Tuesday, July 19, 2011

We have reached Vesta

As you read this, NASA’s Dawn space probe is orbiting the asteroid Vesta, located in the asteroid belt between Mars and Jupiter. 

"We are beginning the study of arguably the oldest extant primordial surface in the solar system," said Dawn principal investigator Christopher Russell, of UCLA.  That’s right, Vesta has been around since the get-go of our star system.  Given its 330-mile diameter, several astronomers view Vesta as more of a “protoplanet,” a stellar body that was on its way to becoming a planet similar in composition to Earth but never quite made it.  For that very reason, the study of Vesta that Dawn affords will give us a greater understanding of how planets come to be and that in turn gives us a clearer picture of how the cosmos works.  After all, we’re still not exactly certain of how life arose on the this planet from initially inorganic matter.  If microbes and other microscopic life exist on asteroids and meteors, that could explain much as to how life got here (look up the theory of “panspermia.”)

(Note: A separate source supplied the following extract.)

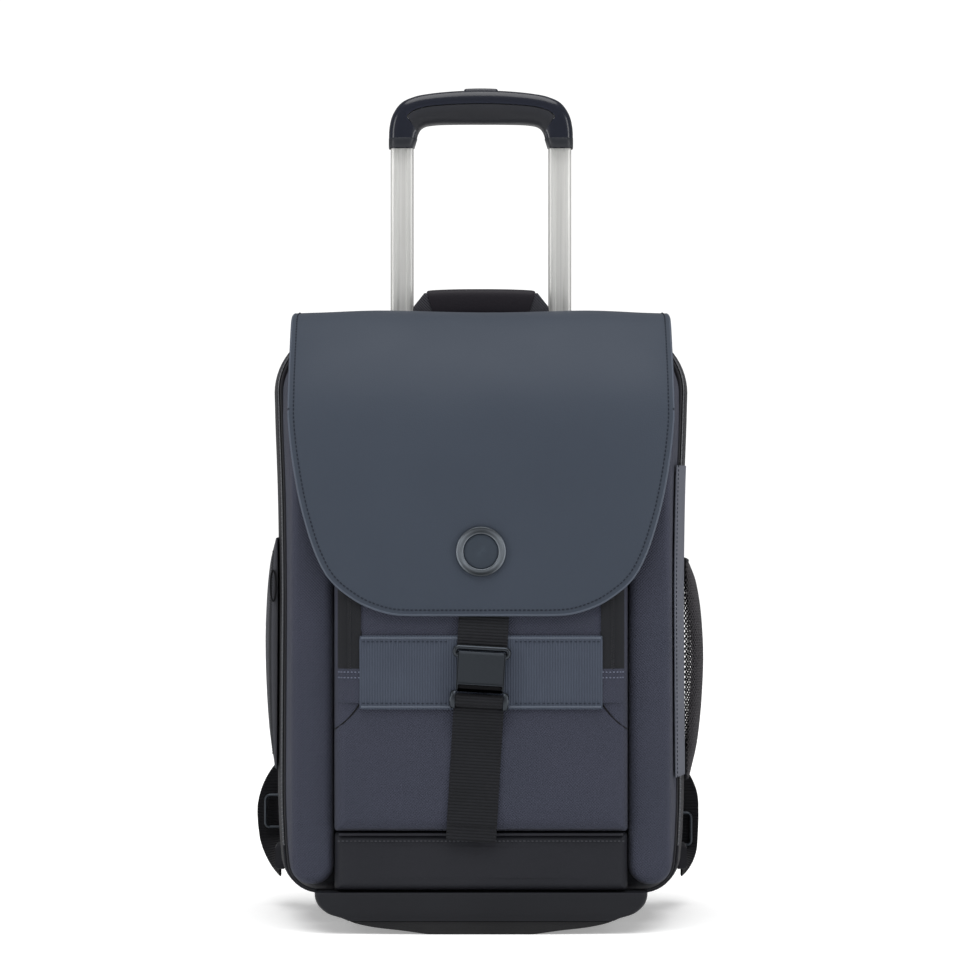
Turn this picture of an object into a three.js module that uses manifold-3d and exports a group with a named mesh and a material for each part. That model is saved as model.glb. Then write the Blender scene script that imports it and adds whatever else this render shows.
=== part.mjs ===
import * as THREE from 'three';
import { mergeVertices } from 'three/addons/utils/BufferGeometryUtils.js';
import Module from 'manifold-3d';

// A wheeled backpack in millimetres. Its front faces -Y, +Z is up, and it stands on z = 0.

const wasm = await Module();
wasm.setup();

// Clearances
const gap = 0.3;
const slideGap = 0.5;

// Main body
const bodyWidth = 336;
const bodyDepth = 156;
const bodyHeight = 468;
const bodyBack = 72;
const bodyRaise = 20;
const bodyWall = 3;
const bodyTopRound = 55;
const bodyBottomRound = 34;
const bodyEdgeRound = 22;
const topLean = 40;
const topLeanHeight = 88;
const frontShellDepth = 32;
const zipBandWidth = 18;
const mouthWidth = 240;
const mouthBack = 42;
const mouthDrop = 18;

// Panels on the front
const pocketWidth = 234;
const pocketDepth = 34;
const pocketHeight = 249;
const pocketWall = 2;
const bottomPanelHeight = 47.7;
const bottomPanelDepth = 27;
const columnWidth = 35.2;
const columnDepth = 22;
const columnHeight = 362;
const columnRaise = 5;
const panelRound = 9;
const bandHeight = 56;
const bandThickness = 3;
const bandRaise = 99.3;
const tapeWidth = 18;
const tapeInset = 3.4;
const tapeThickness = 1;
const tapeDrop = 119;
const tabHeight = 26;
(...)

Additionally, determining Vesta’s composition can tell us what minerals could one day be mined from an asteroid.  Valuable metals and other ores abound inside asteroids.  This is one point of contention that I have with ancient astronaut theorists.  There are those in their number who claim that visitors came to us long ago to take our gold, silver, and other precious minerals.  Why?  It would be far easier for an advanced civilization to get all that from an asteroid, to say nothing of the shorter journey as asteroids are pretty much everywhere.  Indeed, President Obama has directed NASA to land astronauts on an asteroid by 2025, a step that could be a forerunner to actual mining operations.

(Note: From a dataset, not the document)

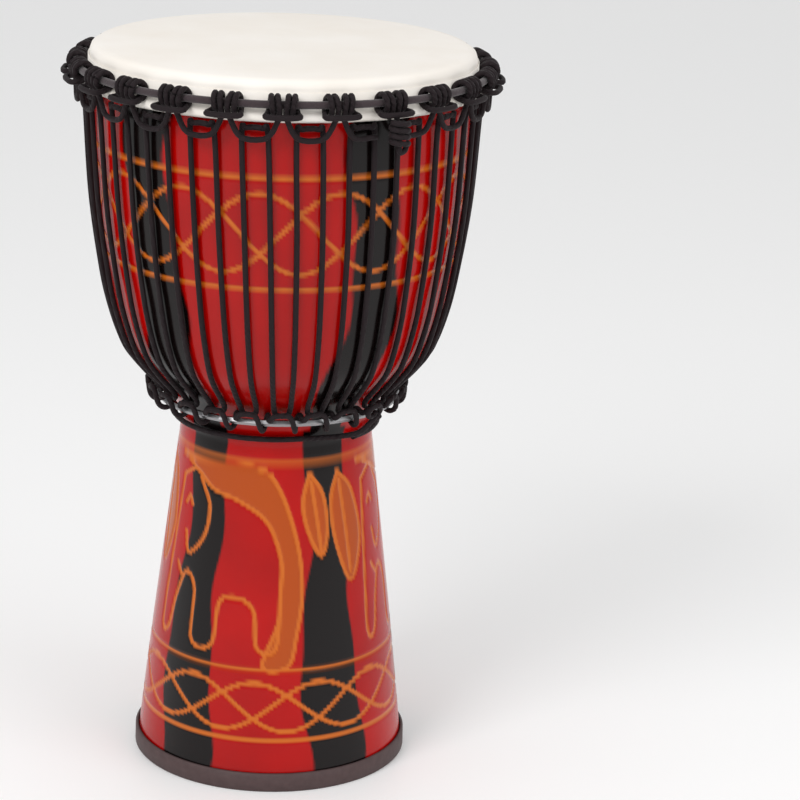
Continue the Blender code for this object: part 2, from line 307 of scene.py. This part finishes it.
def material(name, dark, light, roughness, scale, strength, metallic=0.0, sheen=0.0):
    """A finish that varies between two colours with the shared grain."""
    made = bpy.data.materials.new(name)
    made.use_nodes = True
    nodes, links = made.node_tree.nodes, made.node_tree.links
    shader = nodes["Principled BSDF"]
    grain = nodes.new("ShaderNodeGroup")
    grain.node_tree = GRAIN
    grain.inputs["Scale"].default_value = scale
    grain.inputs["Strength"].default_value = strength
    links.new(mix(nodes, links, grain.outputs["Mask"], dark, light), shader.inputs["Base Color"])
    links.new(grain.outputs["Normal"], shader.inputs["Normal"])
    shader.inputs["Roughness"].default_value = roughness
    shader.inputs["Metallic"].default_value = metallic
    shader.inputs["Sheen Weight"].default_value = sheen
    return made


def lacquer():
    """Red and black gloss paint over bare wood and carved lines, from the shell's own masks."""
    made = material("Painted wood", RED_DARK, RED_LIGHT, roughness=0.2, scale=14.0, strength=0.05)
    nodes, links = made.node_tree.nodes, made.node_tree.links
    shader = nodes["Principled BSDF"]
    shader.inputs["Specular IOR Level"].default_value = 0.25
    colour = shader.inputs["Base Color"].links[0].from_socket
    for label, tint in (("black", BLACK_PAINT), ("bare", BARE_WOOD), ("carved", CUT_WOOD)):
        mask = nodes.new("ShaderNodeAttribute")
        mask.attribute_name = label
        colour = mix(nodes, links, mask.outputs["Fac"], colour, tint)
    links.new(colour, shader.inputs["Base Color"])
    return made


def rope_look():
    """Dark cord whose strands run slantwise, as bump from the tube's own height map."""
    made = material("Braided cord", (0.004, 0.002, 0.003), (0.018, 0.010, 0.012),
                    roughness=0.7, scale=900.0, strength=0.3, sheen=0.03)
    nodes, links = made.node_tree.nodes, made.node_tree.links
    shader = nodes["Principled BSDF"]
    shader.inputs["Specular IOR Level"].default_value = 0.2
    layer = nodes.new("ShaderNodeAttribute")
    layer.attribute_name = "lay"
    bump = nodes.new("ShaderNodeBump")
    bump.inputs["Distance"].default_value = 0.0008
    bump.inputs["Strength"].default_value = 0.8
    links.new(layer.outputs["Fac"], bump.inputs["Height"])
    links.new(bump.outputs["Normal"], shader.inputs["Normal"])
    return made


def add_shell(look):
    """The shell's profile turned about Z, pressed in by the groove depth along each carved line."""
    outer = catmull([(r, z) for z, r in OUTER_STATIONS], SHELL_ROWS)
    inner = catmull([(r, z) for z, r in INNER_STATIONS], BORE_ROWS)
    top = HEIGHT - SKIN - GAP
    edge = [(reach, top - below) for reach, below in BEARING_EDGE]
    profile = np.vstack([outer, inner, edge])
    places = swept_round(profile, SHELL_AROUND)
    angle = np.broadcast_to(np.linspace(0, 360, SHELL_AROUND, endpoint=False), places.shape[:2])
    radius = np.repeat(profile[:, :1], SHELL_AROUND, 1)
    height = places[..., 2]
    outside = (np.arange(len(profile)) < len(outer))[:, None]
    distance = np.where(outside, carved_distance(angle, height, radius), 1.0)
    groove = np.clip(1 - distance / GROOVE_HALF, 0, 1)
    places[..., :2] *= (1 - GROOVE_DEPTH * groove / radius)[..., None]
    masks = {
        "bare": bare_mask(angle, height) * outside,
        "black": stripe_mask(angle, height) * outside,
        "carved": np.clip(groove * GROOVE_SHARPNESS, 0, 1),
    }
    made = grid_mesh("painted_shell", places, look, close_rows=True, masks=masks)
    stand_for(made, "shell")


def add_turned(name, node, profile, look):
    """A closed profile of (radius, height) turned about Z."""
    made = grid_mesh(name, swept_round(profile, RING_AROUND), look, close_rows=True)
    stand_for(made, node)


def add_head(look):
    """A line over the edge, round the hoop and up the flap, thickened by half the skin to each side."""
    level = HEIGHT - SKIN / 2
    top = [(radius, level) for radius in SKIN_RADII]
    curl = [(HOOP_R + CURL * math.cos(math.radians(d)), HOOP_Z + CURL * math.sin(math.radians(d)))
            for d in CURL_DEGREES]
    line = np.array([*top, *SKIN_SHOULDER, *curl, (FLAP_R, FLAP_LOW), (FLAP_R, FLAP_TOP)])
    along = np.gradient(line, axis=0)
    along /= np.linalg.norm(along, axis=1)[:, None]
    normal = np.stack([-along[:, 1], along[:, 0]], 1) * SKIN / 2
    normal[0] = (0, SKIN / 2)
    profile = np.vstack([line + normal, (line - normal)[::-1]])
    add_turned("stretched_skin", "drum_head", profile, look)


def add_cloth(look):
    """Cloth round the crown ring: an outer and an inner circle, joined at both edges of the seam."""
    ends = math.pi - CLOTH_SEAM
    around = [(turn, CLOTH_OUT) for turn in np.linspace(ends, -ends, CLOTH_SIDES)]
    around += [(turn, CLOTH_IN) for turn in np.linspace(-ends, ends, CLOTH_SIDES)]
    profile = [(CROWN_R + reach * math.cos(turn), CROWN_Z + reach * math.sin(turn)) for turn, reach in around]
    add_turned("bound_cloth", "crown_ring_cloth", profile, look)


def add_foot_band(look):
    """The rubber band's section, with its upper and lower outer edges bevelled."""
    profile = [
        (0.1116, BAND_TOP),
        (BAND_OUT - 0.0012, BAND_TOP),
        (BAND_OUT - 0.0002, BAND_TOP - 0.001),
        (BAND_OUT, 0.0010),
        (BAND_OUT - 0.0010, 0.0),
        (BAND_IN, 0.0),
        (BAND_IN, BAND_LEDGE),
        (0.1126, BAND_LEDGE),
    ]
    add_turned("rubber_band", "foot_band", profile, look)


def add_rope(name, points, node, look, steps=5):
    """A round tube along a smooth path, with a height map of two strands slanting round it."""
    path = catmull(points, [steps] * (len(points) - 1))
    along = np.gradient(path, axis=0)
    along /= np.linalg.norm(along, axis=1)[:, None]
    # The cross axes come from one fixed direction, so where the rope runs close to it they turn fast
    side = np.cross(along, CROSS_GUIDE)
    side /= np.linalg.norm(side, axis=1)[:, None]
    rise = np.cross(along, side)
    turn = np.linspace(0, 2 * np.pi, ROPE_SIDES, endpoint=False)
    ring = side[:, None] * np.cos(turn)[None, :, None] + rise[:, None] * np.sin(turn)[None, :, None]
    places = path[:, None] + ring * ROPE
    places = np.concatenate([np.repeat(path[:1, None], ROPE_SIDES, 1), places,
                             np.repeat(path[-1:, None], ROPE_SIDES, 1)])
    run = np.concatenate([[0], np.cumsum(np.linalg.norm(np.diff(path, axis=0), axis=1))])
    run = np.concatenate([run[:1], run, run[-1:]])
    lay = 0.5 + 0.5 * np.sin(run[:, None] * LAY_RATE + LAY_STRANDS * turn[None, :])
    made = grid_mesh(name, places[:, ::-1], look, masks={"lay": lay[:, ::-1]})
    stand_for(made, node)


def on_ring(angle, radius, height):
    """A place at an angle counted from the front towards the right."""
    return (radius * math.sin(angle), -radius * math.cos(angle), height)


def crown_place(angle, along, out, up):
    """A place beside the crown ring: along it, out from it and above it."""
    return on_ring(angle + along / CROWN_R, CROWN_R - CROWN_INSET + out, CROWN_Z + up)


def bottom_place(angle, along, out, up):
    """A place beside the bottom ring: along it, and out and up in axes that lean 45 degrees outwards."""
    slope = math.sqrt(0.5)
    return on_ring(angle + along / BOTTOM_R, BOTTOM_R + (out + up) * slope, BOTTOM_Z + (up - out) * slope)


def hitch_half(side):
    """Half of a cow hitch: from its cradle, just under two helix turns round the ring, to its bar."""
    reach = WRAP / HEXAGON
    path = [*CRADLE]
    for degrees in WRAP_DEGREES:
        turn = math.radians(degrees)
        along = FIRST_WRAP + WRAP_PITCH * (degrees - WRAP_DEGREES[0]) / 360
        path.append((along, reach * math.cos(turn), reach * math.sin(turn)))
    path.append(BAR)
    return [(side * along, out, up) for along, out, up in path]


def crown_points():
    """Cow hitches on the crown ring, with a cradle between every two."""
    first = round(KNOT_ANGLE / PITCH)
    left, right = hitch_half(-1), hitch_half(1)
    points = []
    for k in range(HITCHES):
        angle = (first + k) * PITCH
        points += [crown_place(angle, *place) for place in (left[1:] if k == 0 else left)]
        points += [crown_place(angle, *place) for place in reversed(right)]
    return points + [crown_place((first + HITCHES) * PITCH, *left[0])]


def bottom_points():
    """Round turns on the bottom ring, with a cradle between every two."""
    first = round(TAIL_ANGLE / PITCH)
    points = []
    for k in range(HITCHES):
        angle = (first + 0.5 + k) * PITCH + LEAN
        points.append(bottom_place(angle, -TURN_END[0], *TURN_END[1:]))
        for step in range(TURN_STEPS + 1):
            turn = math.radians(TURN_START - TURN_STEP * step)
            along = -TURN_HALF + 2 * TURN_HALF * step / TURN_STEPS
            out, up = BOTTOM_REACH * math.cos(turn), BOTTOM_REACH * math.sin(turn)
            points.append(bottom_place(angle, along, out, up))
        points.append(bottom_place(angle, *TURN_END))
    return points[1:]


def strand_up(low_angle, high_angle, outer):
    """One strand from a bottom cradle up to a crown cradle, lifted off the rows that it lies on."""
    path = [bottom_place(low_angle, *LACE_START)]
    for i in LACE_ROWS:
        along = outer[i + 1] - outer[i - 1]
        along = along / np.linalg.norm(along)
        radius, height = outer[i] + np.array((-along[1], along[0])) * LACE_LIFT
        share = (height - BOTTOM_Z) / (CROWN_Z - BOTTOM_Z)
        path.append(on_ring(low_angle + (high_angle - low_angle) * share, radius, height))
    return path + [on_ring(high_angle, LACE_END_R, LACE_END_Z)]


def lacing_points():
    """Strands that zigzag between the crown cradles and the bottom cradles."""
    outer = catmull([(r, z) for z, r in OUTER_STATIONS], LACE_SPANS)
    first = round(TAIL_ANGLE / PITCH)
    points = []
    for k in range(HITCHES):
        low = (first + k) * PITCH + LEAN
        high = (first + k + 0.5) * PITCH
        points.append(bottom_place(low, *LOW_BIGHT))
        points += strand_up(low + STRAND, high - STRAND, outer)
        points.append(on_ring(high - STRAND * BIGHT_SHARE, BIGHT_R, BIGHT_Z))
        points.append(on_ring(high + STRAND * BIGHT_SHARE, BIGHT_R, BIGHT_Z))
        points += reversed(strand_up(low + PITCH - STRAND, high + STRAND, outer))
        points.append(bottom_place(low + PITCH, -LOW_BIGHT[0], *LOW_BIGHT[1:]))
    return points


def knot_points():
    """The spare end: down, across and then a flattened helix that climbs round it."""
    points = [on_ring(KNOT_ANGLE + along / KNOT_R, KNOT_R, height)
              for along, height in KNOT_LEAD]
    for step in range(KNOT_STEPS):
        turn = math.radians(KNOT_STEP * step)
        points.append(on_ring(KNOT_ANGLE + KNOT_WIDTH * math.cos(turn) / KNOT_R,
                              KNOT_R + KNOT_DEPTH * math.sin(turn),
                              KNOT_LOW + KNOT_CLIMB * turn / math.tau))
    return points


def tail_points():
    """A flat spiral over the bottom ring, a lead down to the waist and nearly once round it."""
    points = []
    for step in range(COIL_STEPS):
        turn = math.radians(COIL_STEP * step + COIL_START)
        radius = TAIL_CORE + TAIL_SPREAD * turn / math.tau
        rise = -radius * math.sin(turn)
        points.append(on_ring(TAIL_ANGLE + radius * math.cos(turn) / TAIL_R,
                              TAIL_R + rise * math.sin(TAIL_LEAN),
                              TAIL_Z + rise * math.cos(TAIL_LEAN)))
    for degrees, radius, height in TAIL_LEAD:
        points.append(on_ring(math.radians(degrees), radius, height))
    for step in range(WAIST_STEPS):
        height = WAIST_Z - WAIST_FALL * step / WAIST_STEPS
        points.append(on_ring(math.radians(WAIST_START - WAIST_STEP * step), WAIST_R, height))
    return points


def add_camera():
    """The photograph's viewpoint: 2.4 m in front and 17 degrees down."""
    yaw, pitch, roll = CAMERA_YAW, CAMERA_PITCH, CAMERA_ROLL
    forward = Vector((math.sin(yaw) * math.cos(pitch), math.cos(yaw) * math.cos(pitch), -math.sin(pitch)))
    level = Vector((math.cos(yaw), -math.sin(yaw), 0.0))
    upright = level.cross(forward)
    right = level * math.cos(roll) + upright * math.sin(roll)
    up = upright * math.cos(roll) - level * math.sin(roll)
    data = bpy.data.cameras.new("Camera")
    data.lens = LENS
    data.sensor_width = SENSOR
    made = bpy.data.objects.new("Camera", data)
    turn = Matrix((right, up, -forward)).transposed().to_4x4()
    made.matrix_world = Matrix.Translation(CAMERA_PLACE) @ turn
    bpy.context.scene.collection.objects.link(made)
    bpy.context.scene.camera = made


def add_light(name, place, size, power):
    """A square lamp that faces the middle of the drum."""
    data = bpy.data.lights.new(name, "AREA")
    data.size = size
    data.energy = power
    made = bpy.data.objects.new(name, data)
    made.location = place
    made.rotation_euler = (Vector(LIGHT_TARGET) - Vector(place)).to_track_quat("-Z", "Y").to_euler()
    bpy.context.scene.collection.objects.link(made)


def add_studio():
    """A plain pale floor, an even white surround and two soft lamps."""
    bpy.ops.mesh.primitive_plane_add(size=12)
    floor = bpy.context.object
    floor.name = "floor"
    look = bpy.data.materials.new("Pale floor")
    look.use_nodes = True
    look.node_tree.nodes["Principled BSDF"].inputs["Base Color"].default_value = (0.97, 0.97, 0.97, 1)
    floor.data.materials.append(look)
    world = bpy.data.worlds.new("Studio")
    world.use_nodes = True
    surround = world.node_tree.nodes["Background"]
    surround.inputs["Color"].default_value = (1, 1, 1, 1)
    surround.inputs["Strength"].default_value = 0.75
    bpy.context.scene.world = world
    add_light("Key", (-1.4, -1.8, 2.2), size=1.2, power=34)
    add_light("Fill", (1.8, -1.4, 1.5), size=1.6, power=14)
    bpy.context.scene.view_settings.view_transform = "Standard"


def dress_steel(look):
    """The steel rings' own solids show, with a better finish."""
    for name in ("flesh_hoop", "crown_ring", "bottom_ring"):
        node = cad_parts[name]
        node.data.materials.clear()
        node.data.materials.append(look)


GRAIN = grain_group()
add_camera()
add_studio()
cord = rope_look()
cloth = material("Bound cloth", (0.014, 0.008, 0.010), (0.05, 0.03, 0.035),
                 roughness=0.9, scale=700, strength=0.6, sheen=0.3)
rubber = material("Foot rubber", (0.040, 0.018, 0.018), (0.085, 0.050, 0.050),
                  roughness=0.6, scale=160, strength=0.4)
skin = material("Drum skin", (0.80, 0.74, 0.66), (0.90, 0.87, 0.83), roughness=0.55, scale=18, strength=0.15)
steel = material("Ring steel", (0.28, 0.28, 0.29), (0.40, 0.40, 0.41),
                 roughness=0.4, scale=300, strength=0.1, metallic=1.0)
dress_steel(steel)
add_shell(lacquer())
add_head(skin)
add_cloth(cloth)
add_foot_band(rubber)
add_rope("hitched_rope", crown_points(), "crown_hitch_rope", cord)
add_rope("waist_rope", bottom_points(), "bottom_hitch_rope", cord)
add_rope("lacing", lacing_points(), "lacing_rope", cord, steps=8)
add_rope("knotted_end", knot_points(), "crown_knot", cord)
add_rope("coiled_tail", tail_points(), "tail_rope", cord, steps=6)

But perhaps most pertinent of all, any knowledge of asteroids is a good thing to have as one might try to kill us.  I have blogged several times before about the risk and the terrible aftermath of a significant asteroid hit on the Earth.  Placing a spacecraft in orbit around one as we have done with Vesta is a critical step in determining how we could deploy future space vehicles to alter the trajectory of an incoming “planetkiller.”  I’d call that a necessity.